Célébrations du 44e anniversaire de la libération de León – Las Gigantonas
Au détour d’une rue, une foule dense avance au bruit des tambours. Au milieu se trouvent de grandes poupées de 3 mètres virevoltant frénétiquement avec le long du corps deux bras fouettant l’air. Ce sont les « Gigantonas » qui animent les célébrations de la ville en ce jour.
Cette tradition est la matérialisation de l’histoire hispano-indigène du pays. À la suite des violences et des humiliations subies, les indigènes ont cherché à exprimer leur protestation face à l’occupant par la satire. La Gigantona représente l’image que donnait les femmes espagnoles qui se sont installées lors de la colonisation du pays. Ce sont donc de grandes poupées, drapées de somptueuses robes, de bijoux clinquants et de grands chapeaux. La nuit venue, leurs yeux s’illuminent de lumières étranges, rendant ces poupées plus inquiétantes que durant la journée.

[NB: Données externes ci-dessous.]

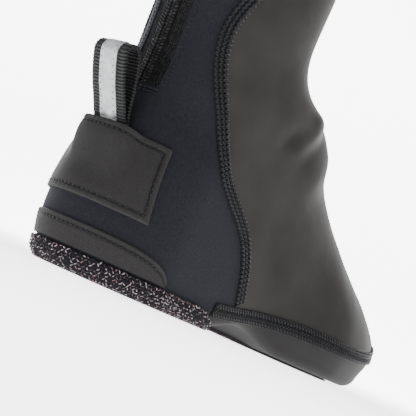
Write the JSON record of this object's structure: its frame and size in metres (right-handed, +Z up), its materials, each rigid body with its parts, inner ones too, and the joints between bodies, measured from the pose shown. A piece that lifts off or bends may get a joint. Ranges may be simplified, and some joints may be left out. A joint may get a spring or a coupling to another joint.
{
  "type": "cycling overshoe",
  "caption": "Right neoprene cycling overshoe with an open heel, a cleat opening in its sole, a pull loop at the heel and a zip up the back.",
  "frame": {"origin": "on the floor under the middle of the bounding box", "axes": "+X to the outer side of the right foot, +Y from heel to toe, +Z up the shaft"},
  "size_m": [0.1066, 0.307, 0.228],
  "materials": {
    "neoprene": "fine matt knit on foam",
    "rubberised": "matt",
    "binding": "looped knit",
    "thread": "glossy overlock thread",
    "webbing": "ribbed webbing",
    "reflective": "glass bead reflective",
    "zip_tape": "woven tape",
    "slider_metal": "satin black"
  },
  "bodies": {
    "boot": {"upper": "neoprene", "sole_panel": "rubberised", "heel_binding": "binding", "cleat_binding": "binding", "heel_counter": "rubberised", "heel_patch": "rubberised", "side_seam_outer": "thread", "side_seam_inner": "thread", "sole_seam": "thread", "front_seam": "thread", "pull_loop": "webbing", "reflective_strip": "reflective", "rear_zip": "zip_tape", "zip_slider": "slider_metal"},
    "pull": {"zip_pull": "slider_metal"}
  },
  "joints": [
    {"name": "zip_pull_hinge", "type": "hinge", "parent": "boot", "child": "pull", "pos_m": [0.00376, -0.14773, 0.2133], "axis": [-1, 0, 0], "range_deg": [-4, 160]}
  ]
}
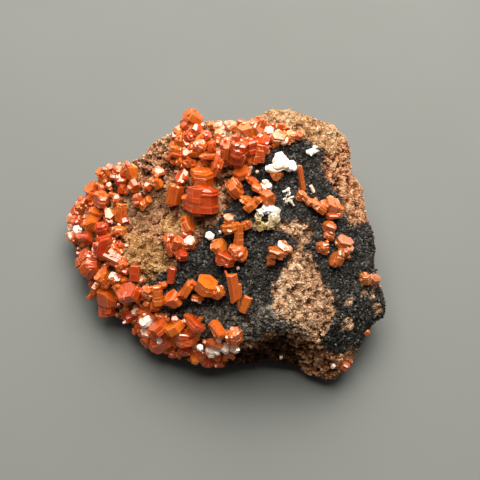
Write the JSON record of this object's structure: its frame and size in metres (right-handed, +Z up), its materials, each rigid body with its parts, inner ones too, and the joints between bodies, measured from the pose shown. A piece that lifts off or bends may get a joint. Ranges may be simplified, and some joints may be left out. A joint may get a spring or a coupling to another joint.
{
  "type": "vanadinite specimen",
  "caption": "Mineral specimen: a lump of brown rock with a black crust and clusters of orange-red hexagonal crystals, lying on a flat base.",
  "frame": {"origin": "on the flat underside, under the middle of the rock's face", "axes": "+Z up off the flat underside, +X along the longest side to the right as the crystal face is seen, -Y the low front edge nearest the viewer"},
  "size_m": [0.0651, 0.052, 0.0289],
  "materials": {
    "rock": "rough granular brown rock, partly under a matt black oxide crust",
    "vanadinite": "glossy translucent orange-red crystal",
    "barite": "satin pale cream crystal"
  },
  "bodies": {
    "root": {"amber_crystal": "vanadinite", "bar_group": "vanadinite", "bar_group_2": "vanadinite", "broad_crystal": "vanadinite", "broad_crystal_2": "vanadinite", "butterfly_group": "vanadinite", "butterfly_group_2": "vanadinite", "curved_pair": "vanadinite", "hollow_cluster": "vanadinite", "left_cluster": "vanadinite", "left_cluster_10": "vanadinite", "left_cluster_11": "vanadinite", "left_cluster_12": "vanadinite", "left_cluster_13": "vanadinite", "left_cluster_2": "vanadinite", "left_cluster_3": "vanadinite", "left_cluster_4": "vanadinite", "left_cluster_5": "vanadinite", "left_cluster_6": "vanadinite", "left_cluster_7": "vanadinite", "left_cluster_8": "vanadinite", "left_cluster_9": "vanadinite", "lip_group": "vanadinite", "lip_group_2": "vanadinite", "lower_cluster": "vanadinite", "lower_cluster_2": "vanadinite", "lower_cluster_3": "vanadinite", "lower_cluster_4": "vanadinite", "lower_cluster_5": "vanadinite", "lower_cluster_6": "vanadinite", "lower_pair": "vanadinite", "mirror_chip": "vanadinite", "pale_blade": "barite", "pale_fan": "barite", "pale_ring": "barite", "red_blocks": "vanadinite", "ridge_cluster": "vanadinite", "ridge_cluster_2": "vanadinite", "ridge_cluster_3": "vanadinite", "ridge_cluster_4": "vanadinite", "right_edge_chip": "vanadinite", "right_edge_pair": "vanadinite", "ring_group": "vanadinite", "rock": "rock", "slope_group": "vanadinite", "slope_plate": "vanadinite", "small_prism": "vanadinite", "small_tablet": "vanadinite", "standing_tablet": "vanadinite", "tee_group": "vanadinite", "tip_crystal": "vanadinite", "white_plate": "vanadinite"}
  },
  "joints": []
}
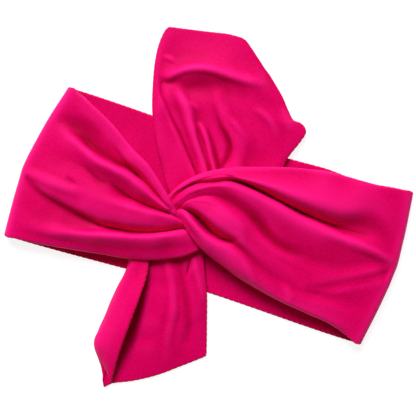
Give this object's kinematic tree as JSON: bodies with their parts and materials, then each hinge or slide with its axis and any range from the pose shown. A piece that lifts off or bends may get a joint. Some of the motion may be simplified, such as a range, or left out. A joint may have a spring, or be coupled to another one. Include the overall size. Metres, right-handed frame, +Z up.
{
  "type": "knotted sports headband",
  "caption": "Wide double-jersey headband tied at the front in a half knot, with two lifting tails, lying flat.",
  "frame": {"origin": "centre of the underside of the flat back, where the band lies on a surface", "axes": "+X along the back towards the right side fold, +Y across the back towards the upper tail, +Z up from the surface, towards the knot"},
  "size_m": [0.2402, 0.2348, 0.022],
  "materials": {
    "jersey_face": "matt brushed jersey, hot pink",
    "jersey_lining": "matt brushed jersey, hot pink",
    "seam_thread": "matt sewing thread, hot pink"
  },
  "bodies": {
    "band": {"back_left_face_ply": "jersey_face", "back_left_lining_ply": "jersey_lining", "back_right_face_ply": "jersey_face", "back_right_lining_ply": "jersey_lining", "left_fold_face_ply": "jersey_face", "left_fold_lining_ply": "jersey_lining", "right_fold_face_ply": "jersey_face", "right_fold_lining_ply": "jersey_lining", "left_wing_face_ply": "jersey_face", "left_wing_lining_ply": "jersey_lining", "right_wing_face_ply": "jersey_face", "right_wing_lining_ply": "jersey_lining", "left_strip_edge_thread": "seam_thread", "right_strip_edge_thread": "seam_thread", "nape_seam_thread": "seam_thread", "knot_over_strand": "jersey_face", "knot_upper_pass": "jersey_face", "knot_lower_pass": "jersey_face"},
    "upper_tail": {"upper_tail_face_ply": "jersey_face", "upper_tail_lining_ply": "jersey_lining", "upper_tail_edge_thread": "seam_thread"},
    "lower_tail": {"lower_tail_face_ply": "jersey_face", "lower_tail_lining_ply": "jersey_lining", "lower_margin_face_ply": "jersey_face", "lower_margin_lining_ply": "jersey_lining", "lower_tail_edge_thread": "seam_thread"}
  },
  "joints": [
    {"name": "upper_tail_lift", "type": "hinge", "parent": "band", "child": "upper_tail", "pos_m": [-0.0024, 0.031, 0.0048], "axis": [0.9537, 0.3007, 0], "range_deg": [0, 80]},
    {"name": "lower_tail_lift", "type": "hinge", "parent": "band", "child": "lower_tail", "pos_m": [-0.0192, -0.0359, 0.0048], "axis": [-0.9348, -0.3551, 0], "range_deg": [0, 80]}
  ]
}
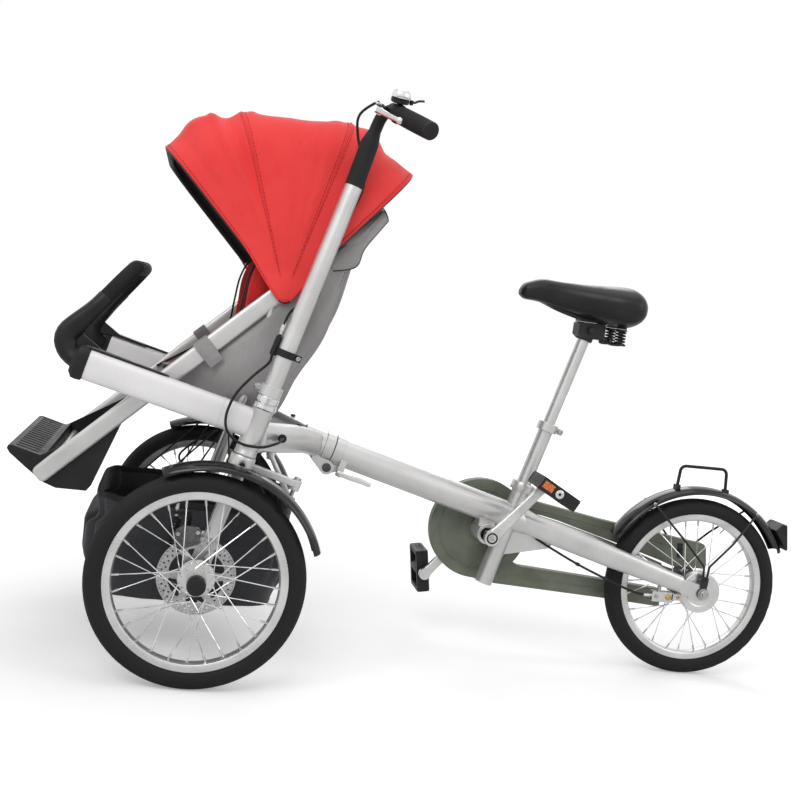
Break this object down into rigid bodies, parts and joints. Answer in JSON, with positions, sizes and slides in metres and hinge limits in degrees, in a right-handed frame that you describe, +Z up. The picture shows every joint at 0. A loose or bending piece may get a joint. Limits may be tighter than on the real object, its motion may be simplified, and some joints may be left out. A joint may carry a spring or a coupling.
{
  "type": "stroller bike",
  "caption": "Three-wheeled bicycle that doubles as a child stroller, with a hooded front seat between two steered wheels, twin handlebar posts and a folding chain-driven rear.",
  "frame": {"origin": "middle of the overall length and width, on the ground", "axes": "+Z up, -X towards the child seat and the direction of travel, -Y the rider's left side"},
  "size_m": [1.62, 0.7884, 1.0891],
  "materials": {
    "silver": "satin",
    "alloy": "satin",
    "steel": "satin",
    "black": "satin",
    "gloss_black": "gloss",
    "rubber": "matte",
    "red": "matte",
    "grey": "matte",
    "dark_grey": "matte",
    "olive": "satin",
    "lens": "gloss"
  },
  "bodies": {
    "root": {"front_frame": "silver", "seat_frame": "silver", "fold_pin": "steel", "seat_shell": "grey", "seat_liner": "red", "footrest": "black", "bumper_bar": "rubber", "storage_bag": "dark_grey"},
    "left_steer": {"fork_left": "silver", "handlebar_post_left": "silver", "grip_left": "rubber", "brake_bracket_left": "black", "brake_cable_left": "black", "front_fender_left": "gloss_black", "caliper_left": "alloy", "bell": "alloy"},
    "left_lever": {"brake_lever_left": "alloy"},
    "left_wheel": {"front_tyre_left": "rubber", "front_rim_left": "alloy", "front_hub_left": "alloy", "brake_disc_left": "steel"},
    "right_steer": {"fork_right": "silver", "handlebar_post_right": "silver", "grip_right": "rubber", "brake_bracket_right": "black", "brake_cable_right": "black", "front_fender_right": "gloss_black", "caliper_right": "alloy"},
    "right_lever": {"brake_lever_right": "alloy"},
    "right_wheel": {"front_tyre_right": "rubber", "front_rim_right": "alloy", "front_hub_right": "alloy", "brake_disc_right": "steel"},
    "tie_rod": {"tie_rod": "steel"},
    "bell_lever": {"bell_lever": "black"},
    "canopy_front": {"canopy_bow_front": "steel", "canopy_panel_front": "red"},
    "canopy_second": {"canopy_bow_second": "steel", "canopy_panel_second": "red"},
    "canopy_third": {"canopy_bow_third": "steel", "canopy_panel_third": "red"},
    "rear": {"rear_frame": "silver", "chain_case": "olive", "chain": "steel", "rear_axle": "steel", "rear_fender": "gloss_black", "reflector": "lens", "band_brake": "alloy", "rear_cable": "black"},
    "latch": {"fold_latch": "alloy"},
    "rear_wheel": {"rear_tyre": "rubber", "rear_rim": "alloy", "rear_hub": "alloy"},
    "crank": {"crank_right": "alloy", "crank_left": "alloy"},
    "left_pedal": {"pedal_left": "black"},
    "right_pedal": {"pedal_right": "black"},
    "seat_mid": {"seat_post_mid": "alloy"},
    "seat_top": {"seat_post_top": "alloy", "saddle": "black"}
  },
  "joints": [
    {"name": "left_steering", "type": "hinge", "parent": "root", "child": "left_steer", "pos_m": [-0.39865, -0.265, 0.4135], "axis": [0.2588, 0, 0.9659], "range_deg": [-25, 25], "deforming": ["brake_cable_left"]},
    {"name": "right_steering", "type": "hinge", "parent": "root", "child": "right_steer", "pos_m": [-0.39865, 0.265, 0.4135], "axis": [0.2588, 0, 0.9659], "range_deg": [-25, 25], "deforming": ["brake_cable_right"]},
    {"name": "tie_rod_swing", "type": "hinge", "parent": "left_steer", "child": "tie_rod", "pos_m": [-0.30914, -0.265, 0.34185], "axis": [0.2588, 0, 0.9659], "range_deg": [-25, 25]},
    {"name": "left_wheel_spin", "type": "hinge", "parent": "left_steer", "child": "left_wheel", "pos_m": [-0.458, -0.32, 0.192], "axis": [0, 1, 0], "continuous": true},
    {"name": "right_wheel_spin", "type": "hinge", "parent": "right_steer", "child": "right_wheel", "pos_m": [-0.458, 0.32, 0.192], "axis": [0, 1, 0], "continuous": true},
    {"name": "left_brake_pull", "type": "hinge", "parent": "left_steer", "child": "left_lever", "pos_m": [-0.24021, -0.2884, 1.04418], "axis": [0.1004, -0.2878, 0.9524], "range_deg": [0, 12], "stiffness_Nm_per_rad": 0.6, "springref_deg": -8.59},
    {"name": "right_brake_pull", "type": "hinge", "parent": "right_steer", "child": "right_lever", "pos_m": [-0.24021, 0.2884, 1.04418], "axis": [-0.1004, -0.2878, -0.9524], "range_deg": [0, 12], "stiffness_Nm_per_rad": 0.6, "springref_deg": -8.59},
    {"name": "bell_push", "type": "hinge", "parent": "left_steer", "child": "bell_lever", "pos_m": [-0.18742, -0.28861, 1.06378], "axis": [0.0641, -0.3029, 0.9509], "range_deg": [0, 15], "stiffness_Nm_per_rad": 0.05, "springref_deg": -17.19},
    {"name": "fold", "type": "hinge", "parent": "root", "child": "rear", "pos_m": [-0.218, 0, 0.369], "axis": [0, 1, 0], "range_deg": [0, 135], "deforming": ["storage_bag"]},
    {"name": "fold_latch_swing", "type": "hinge", "parent": "rear", "child": "latch", "pos_m": [-0.1914, -0.0235, 0.36003], "axis": [0, 1, 0], "range_deg": [0, 75]},
    {"name": "rear_wheel_spin", "type": "hinge", "parent": "rear", "child": "rear_wheel", "pos_m": [0.605, 0, 0.192], "axis": [0, 1, 0], "continuous": true},
    {"name": "crank_turn", "type": "hinge", "parent": "rear", "child": "crank", "pos_m": [0.13, 0, 0.268], "axis": [0, 1, 0], "continuous": true},
    {"name": "left_pedal_spin", "type": "hinge", "parent": "crank", "child": "left_pedal", "pos_m": [0.22711, -0.126, 0.38623], "axis": [0, 1, 0], "continuous": true},
    {"name": "right_pedal_spin", "type": "hinge", "parent": "crank", "child": "right_pedal", "pos_m": [0.03289, 0.126, 0.14977], "axis": [0, 1, 0], "continuous": true},
    {"name": "seat_post_mid_slide", "type": "slide", "parent": "rear", "child": "seat_mid", "axis": [0.2588, 0, 0.9659], "range_m": [-0.08, 0.04]},
    {"name": "seat_post_top_slide", "type": "slide", "parent": "seat_mid", "child": "seat_top", "axis": [0.2588, 0, 0.9659], "range_m": [-0.1, 0.04]},
    {"name": "canopy_fold", "type": "hinge", "parent": "root", "child": "canopy_third", "pos_m": [-0.361, 0, 0.702], "axis": [0, 1, 0], "range_deg": [0, 17], "deforming": ["canopy_panel_third"]},
    {"name": "canopy_fold_second", "type": "hinge", "parent": "canopy_third", "child": "canopy_second", "pos_m": [-0.361, 0, 0.702], "axis": [0, 1, 0], "range_deg": [0, 26.5], "deforming": ["canopy_panel_second"]},
    {"name": "canopy_fold_front", "type": "hinge", "parent": "canopy_second", "child": "canopy_front", "pos_m": [-0.361, 0, 0.702], "axis": [0, 1, 0], "range_deg": [0, 17.5], "deforming": ["canopy_panel_front"]}
  ],
  "couplings": [
    {"joint": "right_steering", "follows": "left_steering", "ratio": 1},
    {"joint": "tie_rod_swing", "follows": "left_steering", "ratio": -1},
    {"joint": "crank_turn", "follows": "rear_wheel_spin", "ratio": 0.44172},
    {"joint": "canopy_fold_second", "follows": "canopy_fold", "ratio": 1.5588},
    {"joint": "canopy_fold_front", "follows": "canopy_fold", "ratio": 1.0294}
  ]
}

Ces poupées sont portées sur les épaules par de jeunes hommes nicaraguayens pendant les processions accompagnées de tambours. Le poids, le manque de visibilité et la robe épaisse rend l’exercice très difficile par les températures élevées de León. La direction de l’association Mary Barreda m’a fait l’immense honneur de me permettre de danser avec Maria Elena, la Gigantona qui se trouve au bureau central. En tant qu’étranger ayant des origines espagnoles, cela m’a énormément touché et je crois avoir réussi à danser relativement bien avec cette grande dame ridicule. Je profite de l’occasion pour remercier mes collègues qui en ont fait la demande à la direction et qui m’ont donc permis de danser lors de ma fête surprise de départ. Malheureusement je ne peux pas mettre plus qu'une photo de cet évènement car ce site ne permet pas d'y ajouter de vidéo.
En regardant la foule cette fois, on distingue aux pieds des « Gigantonas » de petits êtres agitant leurs immense tête d’« Enano Cabezón ».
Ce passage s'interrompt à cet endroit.